I won’t lie. I’ve been working on this recipe for weeks. Nay, months. It has been an endeavor, I tell you.
Really though, I just keep tweaking a recipe for chocolate chip cookies and now that I have one I really, really like, I have adjusted it to make some nice varieties. This concoction is one of those varieties. It started when I was perusing the fancy candy bar aisle – you know the one – the Lindt, Green & Black’s, Ghiradelli aisle that always lures you in with their latest and greatest chocolate creation. This time I was drawn to the Ghiradelli Milk Chocolate and Caramel bar. Why not? Double the deliciousness in one wrapper. Perfect.
So I bought it.
But milk chocolate and caramel are pretty freaking sweet. In order to tame that, I also used a dark chocolate bar from Ghiradelli, as well as some Ghiradelli dark chips. The Kahlua was a happy accident. I have run myself out of homemade vanilla.
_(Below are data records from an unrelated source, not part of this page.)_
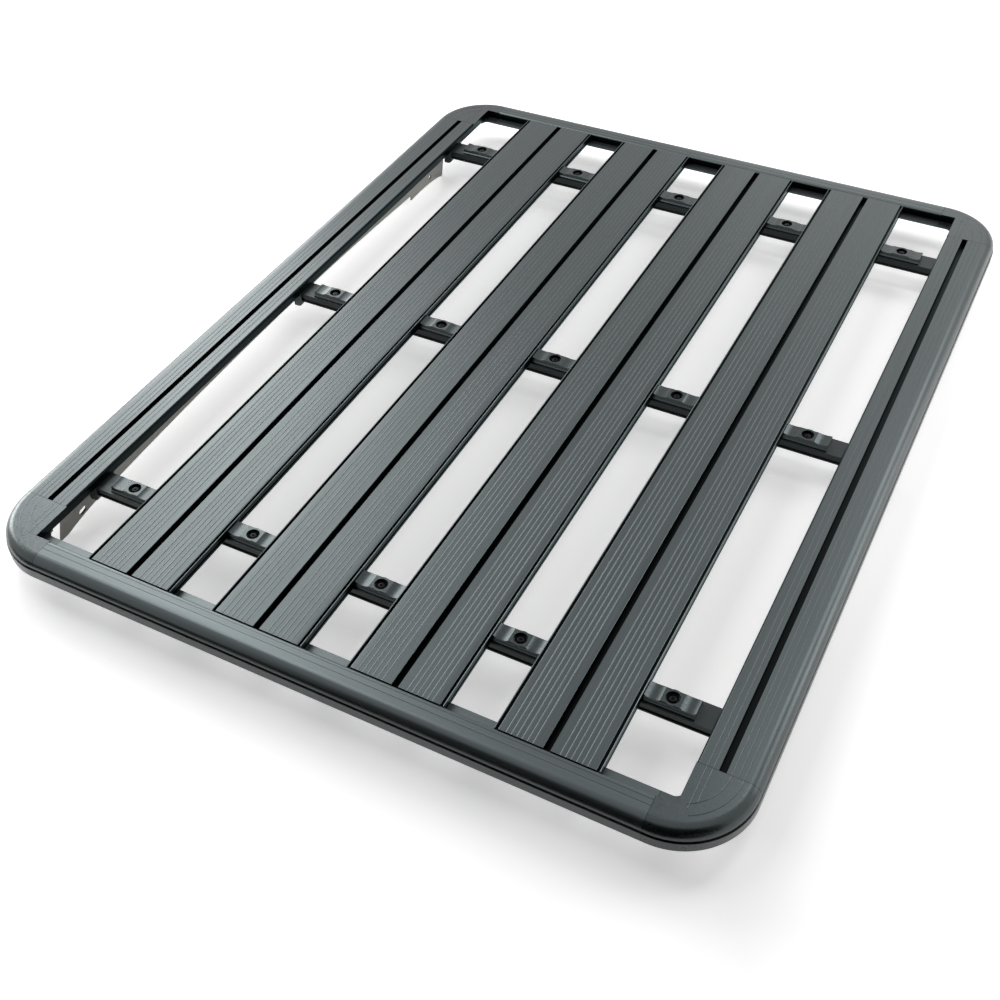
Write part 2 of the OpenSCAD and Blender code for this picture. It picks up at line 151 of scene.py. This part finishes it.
@dataclass(frozen=True)
class Coating:
    """A finish on one kind of piece.

    Args:
        name: The material's name, for the real stuff.
        colour: Its sRGB hex colour.
        roughness: How matt it is.
        grain: The direction of its fine marks.
        speck_mm: Size of the coating's texture.
        bump_mm: Height of that texture.
        streak: How much the roughness varies along the grain.
        metallic: 1 for bare metal.
        sheen: Strength of the clear surface reflection: 0.5 for plain paint, more for a satin coat.
        cast: Colour of that reflection, cool on the coats.
        hollow_shade_mm: Depth below the deck from which walls and channels are painted black as
            shade, 0 for none.
        hollow_shade_end: How far along the rack those walls are painted black as shade.
        joints: Whether the piece ends in joints, where a fine dark line shows.
        skirt_reflection: Whether it has an outer lip, painted paler as a reflection of the floor
            close by.
    """

    name: str
    colour: str
    roughness: float
    grain: Grain = Grain.NONE
    speck_mm: float = 1.2
    bump_mm: float = 0.02
    streak: float = 0.05
    metallic: float = 0.0
    sheen: float = 0.75
    cast: str = "#ebfdff"
    hollow_shade_mm: float = 0.0
    hollow_shade_end: float = INNER_Y
    joints: bool = False
    skirt_reflection: bool = False

    def hollow_shade(
        self, material: bpy.types.Material, place: bpy.types.NodeSocket
    ) -> bpy.types.NodeSocket:
        """Finds the walls round the open gaps and the channel of a side rail's slot, which are
        painted black as shade.

        Args:
            material: The material being made.
            place: The point on the rack, in metres.

        Returns:
            A socket that is 1 on those faces and 0 elsewhere.
        """
        axes = add_node(material, "ShaderNodeSeparateXYZ", {}, {"Vector": place})
        across, along = [
            add_node(
                material, "ShaderNodeMath", {"operation": "ABSOLUTE"}, {0: axes.outputs[axis]}
            ).outputs[0]
            for axis in ("X", "Y")
        ]
        below = ("LESS_THAN", axes.outputs["Z"], DECK_TOP - self.hollow_shade_mm * MM, 0.0)
        above = ("GREATER_THAN", axes.outputs["Z"], DECK_BOTTOM, 0.0)
        inside = ("LESS_THAN", across, INNER_X, 0.0)
        short = ("LESS_THAN", along, self.hollow_shade_end, 0.0)
        on_rail = ("LESS_THAN", along, JOINT_Y, 0.0)
        in_slot = ("COMPARE", across, RAIL_SLOT_X, CHANNEL_HALF)
        masks = []
        for tests in ((inside, short, below, above), (below, above, on_rail, in_slot)):
            mask: Optional[bpy.types.NodeSocket] = None
            for kind, value, limit, width in tests:
                test = add_node(
                    material, "ShaderNodeMath", {"operation": kind, 1: limit, 2: width}, {0: value}
                ).outputs[0]
                if mask is not None:
                    test = add_node(
                        material, "ShaderNodeMath", {"operation": "MULTIPLY"}, {0: mask, 1: test}
                    ).outputs[0]
                mask = test
            masks.append(mask)
        either = add_node(
            material, "ShaderNodeMath", {"operation": "MAXIMUM"}, {0: masks[0], 1: masks[1]}
        )
        return either.outputs[0]

    def joint_shade(
        self, material: bpy.types.Material, place: bpy.types.NodeSocket
    ) -> bpy.types.NodeSocket:
        """Finds the fine line of shade at the joints with the rails.

        Args:
            material: The material being made.
            place: The point on the rack, in metres.

        Returns:
            A socket that is 1 on the line and 0 elsewhere.
        """
        axes = add_node(material, "ShaderNodeSeparateXYZ", {}, {"Vector": place})
        lines = []
        for axis, joint in (("X", JOINT_X), ("Y", JOINT_Y)):
            along = add_node(
                material, "ShaderNodeMath", {"operation": "ABSOLUTE"}, {0: axes.outputs[axis]}
            )
            line = add_node(
                material,
                "ShaderNodeMath",
                {"operation": "COMPARE", 1: joint, 2: JOINT_LINE},
                {0: along.outputs[0]},
            )
            lines.append(line.outputs[0])
        either = add_node(
            material, "ShaderNodeMath", {"operation": "MAXIMUM"}, {0: lines[0], 1: lines[1]}
        )
        return either.outputs[0]

    def build(self) -> bpy.types.Material:
        """Makes the material's nodes.

        Returns:
            The finished material.
        """
        material = bpy.data.materials.new(self.name)
        material.use_nodes = True
        material.node_tree.nodes.clear()
        where = add_node(material, "ShaderNodeTexCoord")
        place = where.outputs["Object"]
        drawn = add_node(
            material, "ShaderNodeMapping", {"Scale": self.grain.value}, {"Vector": place}
        )
        streaks = add_node(
            material,
            "ShaderNodeTexNoise",
            {"Scale": STREAKS_PER_M, "Detail": 3.0, "Roughness": 0.55},
            {"Vector": drawn.outputs["Vector"]},
        )
        rough = add_node(
            material,
            "ShaderNodeMapRange",
            {
                "From Min": NOISE_LOW,
                "From Max": NOISE_HIGH,
                "To Min": self.roughness - self.streak,
                "To Max": self.roughness + self.streak,
            },
            {"Value": streaks.outputs["Fac"]},
        ).outputs["Result"]
        specks = add_node(
            material,
            "ShaderNodeTexNoise",
            {"Scale": 1.0 / (self.speck_mm * MM), "Detail": 2.0, "Roughness": 0.6},
            {"Vector": place},
        )
        bump = add_node(
            material,
            "ShaderNodeBump",
            {"Strength": 1.0, "Distance": self.bump_mm * MM},
            {"Height": specks.outputs["Fac"]},
        )
        shade = add_node(
            material,
            "ShaderNodeMapRange",
            {
                "From Min": NOISE_LOW,
                "From Max": NOISE_HIGH,
                "To Min": SHADE_LOW,
                "To Max": SHADE_HIGH,
            },
            {"Value": streaks.outputs["Fac"]},
        ).outputs["Result"]
        feeds: Dict[Key, bpy.types.NodeSocket] = {"Normal": bump.outputs["Normal"]}
        darks = []
        if self.hollow_shade_mm:
            darks.append(self.hollow_shade(material, place))
        if self.joints:
            darks.append(self.joint_shade(material, place))
        if darks:
            dark = add_node(
                material, "ShaderNodeMath", {"operation": "MAXIMUM"}, {0: darks[0], 1: darks[-1]}
            ).outputs[0]
            # Painted shade in the hollows, with the dark joint lines: the colour is painted black
            # and the sheen taken away
            feeds["Metallic"] = add_node(
                material, "ShaderNodeMath", {"operation": "MULTIPLY", 1: HOLLOW_SHADE_STRENGTH}, {0: dark}
            ).outputs[0]
            left = add_node(
                material,
                "ShaderNodeMath",
                {"operation": "SUBTRACT", 0: 1.0},
                {1: feeds["Metallic"]},
            ).outputs[0]
            shade = add_node(
                material, "ShaderNodeMath", {"operation": "MULTIPLY"}, {0: shade, 1: left}
            ).outputs[0]
        tint = add_node(
            material, "ShaderNodeHueSaturation", {"Color": linear(self.colour)}, {"Value": shade}
        )
        # Painted reflection: below the skirt's top the lip takes a paler colour for the floor it
        # mirrors
        if self.skirt_reflection:
            axes = add_node(material, "ShaderNodeSeparateXYZ", {}, {"Vector": place})
            below = add_node(
                material,
                "ShaderNodeMath",
                {"operation": "LESS_THAN", 1: SKIRT_TOP},
                {0: axes.outputs["Z"]},
            )
            feeds["Base Color"] = add_node(
                material,
                "ShaderNodeMix",
                {"data_type": "RGBA", 7: linear(SKIRT_REFLECTION_COLOUR)},
                {0: below.outputs[0], 6: tint.outputs["Color"]},
            ).outputs[2]
        else:
            feeds["Base Color"] = tint.outputs["Color"]
        feeds["Roughness"] = rough
        surface = add_node(
            material,
            "ShaderNodeBsdfPrincipled",
            {
                "Metallic": self.metallic,
                "Specular IOR Level": self.sheen,
                "Specular Tint": linear(self.cast),
            },
            feeds,
        )
        add_node(
            material, "ShaderNodeOutputMaterial", {}, {"Surface": surface.outputs["BSDF"]}
        )
        return material


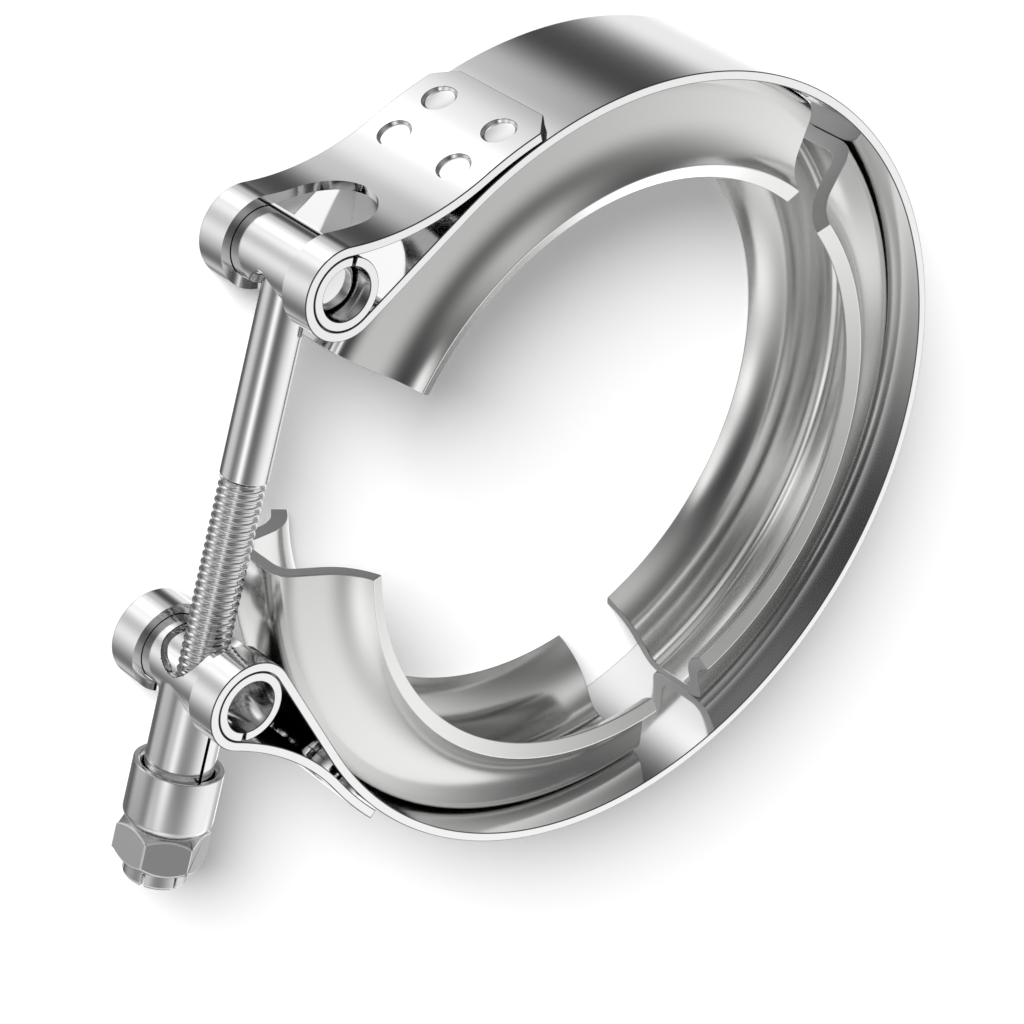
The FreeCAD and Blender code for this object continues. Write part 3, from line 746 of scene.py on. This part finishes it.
def make_thread(top, bottom):
    """Helical skin from the shank down to the bolt's end."""
    bm = bmesh.new()
    rows = ceil((top - bottom) / PITCH) * THREAD_ROWS + THREAD_ROWS
    grid = []
    for row in range(rows + 1):
        ring = []
        for step in range(SMALL_STEPS + 1):
            height = top + PITCH / 2 - PITCH * (row / THREAD_ROWS + step / SMALL_STEPS)
            radius = thread_radius(row / THREAD_ROWS)
            if height > top:
                height, radius = top, THREAD_ROOT
            if height < bottom:
                height, radius = bottom, THREAD_ROOT
            angle = tau * step / SMALL_STEPS
            ring.append(bm.verts.new((radius * cos(angle), height, radius * sin(angle))))
        grid.append(ring)
    for here, below in zip(grid, grid[1:]):
        for step in range(SMALL_STEPS):
            bm.faces.new((here[step], below[step], below[step + 1], here[step + 1]))
    bmesh.ops.remove_doubles(bm, verts=bm.verts[:], dist=THREAD_TOUCHING)
    bmesh.ops.dissolve_degenerate(bm, dist=TOUCHING, edges=bm.edges[:])
    face_outwards(bm)
    return bm


def make_bolt():
    """Cross head, shank, and a thread round a core."""
    top, bottom = -SHANK_LENGTH, BOLT_END - UPPER_Y
    tip, edge = HEAD_RADIUS - HEAD_CHAMFER, HEAD_HALF - HEAD_CHAMFER
    end = [(0, HEAD_HALF), (tip / 2, HEAD_HALF - HEAD_CROWN), (tip, HEAD_HALF - HEAD_DROP),
           (HEAD_RADIUS, edge)]
    pin = end + [(r, -z) for r, z in reversed(end)]
    head = soften(mesh_object("Head", lathe(pin, HEAD_STEPS, "Z")), HEAD_EDGE, 3, HEAD_SHARP)
    rod = [(0, 0), (SHANK_RADIUS, 0), (SHANK_RADIUS, top + SHANK_RUNOUT), (THREAD_ROOT, top), (0, top)]
    shank = soften(mesh_object("Shank", lathe(rod, ROUND_STEPS)), SHANK_EDGE)
    inside = [(0, top), (THREAD_ROOT, top), (THREAD_ROOT, bottom), (0, bottom)]
    core = smooth(mesh_object("Core", lathe(inside, SMALL_STEPS)))
    thread = smooth(mesh_object("Thread", make_thread(top, bottom)))
    return shifted(join("bolt_threaded", [head, shank, core, thread]), UPPER_X, UPPER_Y)


def make_collar():
    """Turned cup over the sleeve's end, rounded at its floor."""
    rounding = COLLAR_ROUNDING
    rounded = arc_points(COLLAR_RADIUS - rounding, rounding - COLLAR_END, rounding, 0, -90, ROUNDING_STEPS)
    profile = [(COLLAR_RADIUS, -COLLAR_TOP), *rounded, (COLLAR_HOLE, -COLLAR_END),
               (COLLAR_HOLE, -COLLAR_FLOOR_TOP), (COLLAR_BORE, -COLLAR_FLOOR_TOP),
               (COLLAR_BORE, -COLLAR_TOP - COLLAR_MOUTH), (COLLAR_BORE + COLLAR_MOUTH, -COLLAR_TOP)]
    collar = soften(mesh_object("collar_cup", lathe(profile, ROUND_STEPS)), COLLAR_EDGE, 3)
    return shifted(collar, LOWER_X, LOWER_Y)


def make_nut():
    """Hexagon with chamfered corners and a round crown that is slit across three times."""
    profile = [(NUT_BORE, -NUT_TOP), (NUT_FACE, -NUT_TOP), (NUT_CORNER, -NUT_TOP - NUT_CHAMFER),
               (NUT_CORNER, -NUT_BOTTOM + NUT_CHAMFER), (NUT_FACE, -NUT_BOTTOM),
               (CROWN_RADIUS, -NUT_BOTTOM), (CROWN_RADIUS, -CROWN_END + CROWN_CHAMFER),
               (CROWN_RADIUS - CROWN_CHAMFER, -CROWN_END), (NUT_BORE, -CROWN_END)]
    nut = mesh_object("lock_nut_hex", lathe(profile, NUT_STEPS))
    far = 2 * NUT_CORNER
    flat = (NUT_FLAT, -NUT_BOTTOM - LEVEL, -far), (far, -NUT_TOP + 1, far)
    slit = (-CROWN_SLIT / 2, -CROWN_END - 1, -far), (CROWN_SLIT / 2, -CROWN_END + CROWN_SLIT_DEPTH, far)
    cutters = []
    for count, (low, high) in ((6, flat), (3, slit)):
        for side in range(count):
            cutter = box_cutter(low, high)
            cutter.data.transform(Matrix.Rotation(side * pi / 3, 4, "Y"))
            cutters.append(cutter)
    nut = soften(carve(nut, cutters), NUT_EDGE, angle=NUT_SHARP, painted_edges=True)
    return shifted(nut, LOWER_X, LOWER_Y)


# Materials

def steel(name, colour, roughness, grain):
    """Stainless steel whose roughness varies a little from place to place."""
    material = bpy.data.materials.new(name)
    material.use_nodes = True
    nodes, links = material.node_tree.nodes, material.node_tree.links
    shader = nodes["Principled BSDF"]
    shader.inputs["Base Color"].default_value = (*colour, 1)
    shader.inputs["Metallic"].default_value = 1.0
    shader.inputs["Roughness"].default_value = roughness
    place = nodes.new("ShaderNodeTexCoord")
    noise = nodes.new("ShaderNodeTexNoise")
    noise.inputs["Scale"].default_value = GRAIN_SCALE
    noise.inputs["Detail"].default_value = GRAIN_DETAIL
    spread = nodes.new("ShaderNodeMapRange")
    spread.inputs["To Min"].default_value = roughness - grain
    spread.inputs["To Max"].default_value = roughness + grain
    links.new(place.outputs["Object"], noise.inputs["Vector"])
    links.new(noise.outputs["Fac"], spread.inputs["Value"])
    links.new(spread.outputs["Result"], shader.inputs["Roughness"])
    return material


def dress(piece, *materials):
    """Fill the piece's material slots, in order."""
    slots = piece.data.materials
    for index, material in enumerate(materials):
        if index < len(slots):
            slots[index] = material
        else:
            slots.append(material)
    return piece


# Making

band_steel = steel("BandSteel", (0.80, 0.80, 0.80), 0.09, 0.005)
# Painted shade: nearly black steel on the rounded edges of the strap and tubes draws dark lines along them.
edge_shade_steel = steel("EdgeShadeSteel", (0.14, 0.14, 0.14), 0.4, 0.03)
segment_steel = steel("SegmentSteel", (0.79, 0.79, 0.78), 0.17, 0.005)
sheared_steel = steel("ShearedSteel", (0.62, 0.62, 0.62), 0.42, 0.03)
tube_steel = steel("TrunnionSteel", (0.80, 0.80, 0.80), 0.13, 0.005)
bolt_steel = steel("BoltSteel", (0.79, 0.79, 0.79), 0.08, 0.005)
collar_steel = steel("CollarSteel", (0.76, 0.76, 0.76), 0.15, 0.005)
nut_steel = steel("NutSteel", (0.61, 0.61, 0.61), 0.28, 0.02)
# Painted highlight: the nut's rounded edges get a much paler steel than the nut, which draws bright lines
# along them.
nut_edge_highlight_steel = steel("NutEdgeHighlightSteel", (0.95, 0.95, 0.95), 0.55, 0.02)


def add(piece, node, body, slot, *materials):
    """Show a dressed piece in place of a solid and let it ride on a body."""
    dress(piece, *materials)
    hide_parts(node)
    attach(piece, body)


# The strap's rounded edges take the nearly black steel, which paints shade lines along them.
add(make_band(), "band", "clamp", "band_steel", band_steel, edge_shade_steel)
for button in make_weld_buttons():
    dress(button, band_steel)
    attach(button, "clamp")
for name, (first, last) in SEGMENTS.items():
    add(make_segment(name, first, last), name, "clamp", "segment_steel", segment_steel, sheared_steel)
# The tube's rounded edges take the nearly black steel, which paints shade lines along them.
add(make_upper_tube(), "upper_trunnion", "bolt", "trunnion_steel", tube_steel, edge_shade_steel)
add(make_bolt(), "t_bolt", "bolt", "bolt_steel", bolt_steel)
add(make_collar(), "collar", "cup", "collar_steel", collar_steel)
# The nut's second material paints highlight lines on its rounded edges.
add(make_nut(), "lock_nut", "nut", "nut_steel", nut_steel, nut_edge_highlight_steel)
# The cross tube's rounded edges take the nearly black steel, which paints shade lines along them.
add(make_lower_tube(), "lower_trunnion", "latch", "trunnion_steel", tube_steel, edge_shade_steel)


# Floor, light and camera

def math_node(nodes, links, operation, *values):
    """Output of a math node fed by numbers and sockets."""
    node = nodes.new("ShaderNodeMath")
    node.operation = operation
    for socket, value in zip(node.inputs, values):
        if isinstance(value, (int, float)):
            socket.default_value = value
        else:
            links.new(value, socket)
    return node.outputs[0]


def split_glossy(nodes, links, rays, plain, mirrored, out):
    """Give the output one shader, and another to the rays that polished metal sends out."""
    mix = nodes.new("ShaderNodeMixShader")
    links.new(rays.outputs["Is Glossy Ray"], mix.inputs["Fac"])
    links.new(plain.outputs[0], mix.inputs[1])
    links.new(mirrored.outputs[0], mix.inputs[2])
    links.new(mix.outputs[0], out.inputs["Surface"])


def make_floor():
    """Pale paper that keeps the shadow; polished metal sees the studio below it instead."""
    bm = bmesh.new()
    bmesh.ops.create_grid(bm, x_segments=1, y_segments=1, size=FLOOR_SIZE)
    floor = shifted(mesh_object("Floor", bm), 0, 0, -HALF_WIDTH)
    material = bpy.data.materials.new("Paper")
    material.use_nodes = True
    nodes, links = material.node_tree.nodes, material.node_tree.links
    rays = nodes.new("ShaderNodeLightPath")
    paper = nodes["Principled BSDF"]
    paper.inputs["Base Color"].default_value = FLOOR_COLOUR
    paper.inputs["Roughness"].default_value = FLOOR_ROUGHNESS
    paper.inputs["Specular IOR Level"].default_value = FLOOR_GLOSS
    paper.inputs["Emission Color"].default_value = WHITE
    glow = math_node(nodes, links, "MULTIPLY", rays.outputs["Is Camera Ray"], FLOOR_GLOW)
    links.new(glow, paper.inputs["Emission Strength"])
    clear = nodes.new("ShaderNodeBsdfTransparent")
    split_glossy(nodes, links, rays, paper, clear, nodes["Material Output"])
    dress(floor, material)


def make_world():
    """White to the camera, even light for the floor, and soft boxes for reflections."""
    world = bpy.data.worlds.new("Studio")
    bpy.context.scene.world = world
    world.use_nodes = True
    nodes, links = world.node_tree.nodes, world.node_tree.links
    nodes.clear()
    direction = nodes.new("ShaderNodeTexCoord").outputs["Generated"]
    total = STUDIO_DARK
    for azimuth, elevation, amount, sharpness in SOFT_BOXES:
        turn, lift = radians(azimuth), radians(elevation)
        facing = nodes.new("ShaderNodeVectorMath")
        facing.operation = "DOT_PRODUCT"
        facing.inputs[1].default_value = (cos(turn) * cos(lift), sin(turn) * cos(lift), sin(lift))
        links.new(direction, facing.inputs[0])
        falloff = math_node(nodes, links, "MULTIPLY_ADD", facing.outputs["Value"], sharpness, -sharpness)
        light = math_node(nodes, links, "EXPONENT", falloff)
        total = math_node(nodes, links, "MULTIPLY_ADD", light, amount, total)
    rays = nodes.new("ShaderNodeLightPath")
    seen = rays.outputs["Is Camera Ray"]
    level = math_node(nodes, links, "MULTIPLY_ADD", seen, 1 - FLOOR_AMBIENT, FLOOR_AMBIENT)
    even, boxes = nodes.new("ShaderNodeBackground"), nodes.new("ShaderNodeBackground")
    for background, strength in ((even, level), (boxes, total)):
        background.inputs["Color"].default_value = WHITE
        links.new(strength, background.inputs["Strength"])
    split_glossy(nodes, links, rays, even, boxes, nodes.new("ShaderNodeOutputWorld"))


def make_key_light():
    """Broad even light for the floor and its shadow; the metal mirrors the studio's soft boxes."""
    light = bpy.data.lights.new("KeyLight", "SUN")
    light.angle = radians(KEY_SOFTNESS)
    light.energy = KEY_STRENGTH
    lamp = linked("KeyLight", light)
    lamp.rotation_euler = (-Vector(KEY_DIRECTION)).to_track_quat("-Z", "Y").to_euler()
    lamp.visible_glossy = False


def make_camera():
    """The photograph's view, by the camera's place and its own three axes."""
    camera_data = bpy.data.cameras.new("Camera")
    camera_data.lens = CAMERA_LENS
    camera_data.sensor_width = CAMERA_SENSOR
    camera_data.shift_x = CAMERA_SHIFT
    camera = linked("Camera", camera_data)
    turn = Matrix((CAMERA_RIGHT, CAMERA_UP, CAMERA_BACK)).transposed()
    camera.matrix_world = Matrix.Translation(CAMERA_PLACE) @ turn.to_4x4()
    bpy.context.scene.camera = camera


make_floor()
make_world()
make_key_light()
make_camera()

scene = bpy.context.scene
scene.view_settings.view_transform = "Standard"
I KNOW! What the what?? Now I am without for 6 more weeks until the vanilla is ready to use. But anyway, I used what vanilla I had, and tossed in some Kahlua. It was amazing! Just a subtle richness you don’t often find in your run of the mill chocolate chipper. I love it!
For those of you who are into thick and chewy cookies, these aren’t for you. This cookie is somewhat flat, but sturdy and substantial at the same time. It is also on the gooey side – my favorite type of cookie – and packed full of flavor. I hope you will give them a try as I really think you will love them!
Kahlua & Caramel Chocolate Chip Cookies
- 10 Tablespoons Browned Butter (salted butter)
- 2 Tablespoons Hazelnut Oil
- 1/3 cup Dark Brown Sugar
- 1/2 cup Light Brown sugar
- 2/3 cup Sugar
- 2 large eggs
- 1 teaspoon Vanilla
- 1 1/2 Tablespoons Kahlua
- 1 Bar Ghiradelli Milk Chocolate & Caramel, chopped
- 1 Bar Ghiradelli Dark Chocolate, chopped
- 1 1/2 cups Ghiradelli Dark Chocolate Chips (Semi Sweet)
- 2 cups plus 2 Tablespoons All Purpose Flour
- 1/2 teaspoon Baking Soda
- pinch salt
Once butter is browned and slightly cooled, add butter and hazelnut oil to sugars ans mix well. Add the eggs, salt, vanilla and Kahlua to the batter and mix thoroughly. Combine the dry ingredients in a separate bowl, then add to batter, beating only until combined.
Add chocolates to batter, then place mixing bowl in refrigerator for 15 minutes to cool a bit. Preheat oven to 325 while dough chills.
Place balls of dough on prepared cookie sheet (I highly recommend a SilPat for this), leaving tops quite jagged so that cookies get nice surfaces. Bake for 15 minutes, or until just golden brown, for best results.